Singled out for its prominent head and long, dense, silky coat, the elegant Persian cat has been one of the world’s all-time favourite pets. Popular for its unique good looks, kind disposition, and easy-going personality, this medium-to-large stocky breed is believed to have sprung from the long-haired felines taken along from Persia (now known as Iran) to Europe in the 17th Century. The Persian cats have extraordinary cobby profile marked by its massive rumps and short, thick legs. Their head is round and broad in skull, and their pansy-like face is notably flat. They have a somewhat perky-upturned nose and a very short muzzle. The breed’s ears are tiny and just like their large paws, these are tufted with fur. Also, the Persian cat’s neck is short and thick which is enhanced by a mane-like ruff, and their tail is quite short and bushy. While the solid silver is presently the trendiest coat color for this breed, other shades like black, smoke, cream, and blue are have also been popular.
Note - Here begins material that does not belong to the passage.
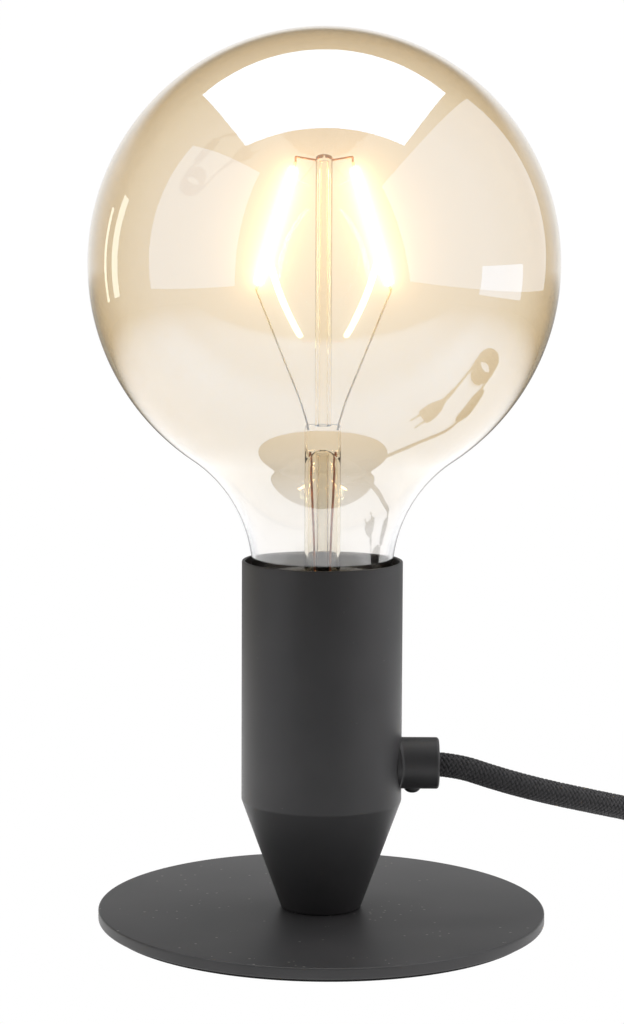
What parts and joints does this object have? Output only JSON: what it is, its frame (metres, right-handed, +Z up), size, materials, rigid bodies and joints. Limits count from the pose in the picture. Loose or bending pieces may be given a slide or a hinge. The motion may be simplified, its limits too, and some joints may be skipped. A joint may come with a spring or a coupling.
{
  "type": "table lamp",
  "caption": "Small table lamp: steel disc base, spun cup body, bare globe filament bulb screwed into it, side-entry textile cord with inline switch and flat plug.",
  "frame": {"origin": "centre of the base's underside, on the table", "axes": "+Z up along the bulb's axis, +X along the cord gland, the picture looks along +Y"},
  "size_m": [0.3688, 0.1253, 0.2395],
  "materials": {
    "black_pad": "die-cut foam rubber",
    "powder_coat": "matt anthracite powder coat",
    "zinc_steel": "zinc-plated steel",
    "black_holder": "moulded thermoset",
    "ceramic_disc": "moulded heat-proof disc",
    "brass_contact": "stamped brass",
    "amber_glass": "clear glass with an amber lustre",
    "clear_glass": "clear glass tube",
    "nickel_cap": "nickel-plated cap",
    "vitrite": "black glass insulator",
    "circuit_board": "circuit board",
    "lit_filament": "lit filament",
    "filament_wire": "nickel wire",
    "copper_wire": "copper wire",
    "black_braid": "fine textile braid",
    "brown_core": "brown insulation",
    "blue_core": "blue insulation",
    "black_plastic": "moulded black plastic",
    "plated_pin": "nickel-plated brass"
  },
  "bodies": {
    "root": {"base_pad": "black_pad", "base_plate": "powder_coat", "base_screw": "zinc_steel", "body_shell": "powder_coat", "foot_insert": "zinc_steel", "threaded_tube": "zinc_steel", "tube_foot_nut": "zinc_steel", "tube_top_nut": "zinc_steel", "holder_base": "black_holder", "holder_sleeve": "black_holder", "terminal_disc": "ceramic_disc", "screw_shell": "brass_contact", "centre_contact": "brass_contact", "side_contact": "brass_contact", "terminal_screws": "zinc_steel", "cord_gland": "powder_coat", "gland_saddle": "black_plastic", "gland_nut": "zinc_steel", "gland_set_screw": "powder_coat", "neutral_wire": "blue_core", "live_wire": "brown_core", "cord_lead": "black_braid", "cord_middle": "black_braid", "cord_coil": "black_braid", "cord_tail": "black_braid", "switch_lower": "black_plastic", "switch_upper": "black_plastic", "switch_pin": "zinc_steel", "switch_contacts": "brass_contact", "switch_screws": "zinc_steel", "plug_body": "black_plastic", "plug_pins": "plated_pin"},
    "bulb_core": {"bulb_contact": "brass_contact"},
    "bulb": {"bulb_glass": "amber_glass", "bulb_cap": "nickel_cap", "bulb_insulator": "vitrite", "bulb_driver": "circuit_board", "bulb_stem": "clear_glass", "bulb_rod": "clear_glass", "filament_left": "lit_filament", "filament_right": "lit_filament", "filament_bridge": "filament_wire", "lead_wire_left": "filament_wire", "lead_wire_right": "filament_wire", "inner_leads": "copper_wire"},
    "rocker": {"switch_rocker": "black_plastic"}
  },
  "joints": [
    {"name": "bulb_lift", "type": "slide", "parent": "root", "child": "bulb_core", "axis": [0, 0, 1], "range_m": [0, 0.01815]},
    {"name": "bulb_turn", "type": "hinge", "parent": "bulb_core", "child": "bulb", "pos_m": [0, 0, 0.0635], "axis": [0, 0, 1], "range_deg": [0, 1800]},
    {"name": "switch_rock", "type": "hinge", "parent": "root", "child": "rocker", "pos_m": [0.177, 0.0478, 0.0144], "axis": [0, 1, 0], "range_deg": [-16, 0]}
  ],
  "couplings": [
    {"joint": "bulb_lift", "follows": "bulb_turn", "m_per_rad": 0.00057757}
  ]
}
Persian cats are said to be highly devoted to their human friends, but can be quite selective when it comes to granting that honor. Pet owners have to earn this adorable cat’s trust and love. While Persian cats are very affectionate pets that love to be nuzzled and fussed over, they are not the sort that will bother you for attention the way some cats will. Because of the breed’s sweet temperament and docility, they generally make perfect companions for owners who yearn for a mild-mannered pet. Although dubbed as the “furniture with fur” because of its tendency to simply hang about and remain deskbound for a long time, many fanciers would argue that the Persian cat is highly intelligent and even as playful like other felines; just not as active and curious.
Persian cats normally have a high-maintenance coat. You have to groom them on a daily basis in order to keep their fur from developing nasty tangles and unappealing mats. This shall include regular bathing, combing, and brushing sessions. Also, their large eyes are prone to weeping so wiping the area around it with the use of soft cotton balls and warm water might be needed from time to time to prevent unsightly staining or clumping.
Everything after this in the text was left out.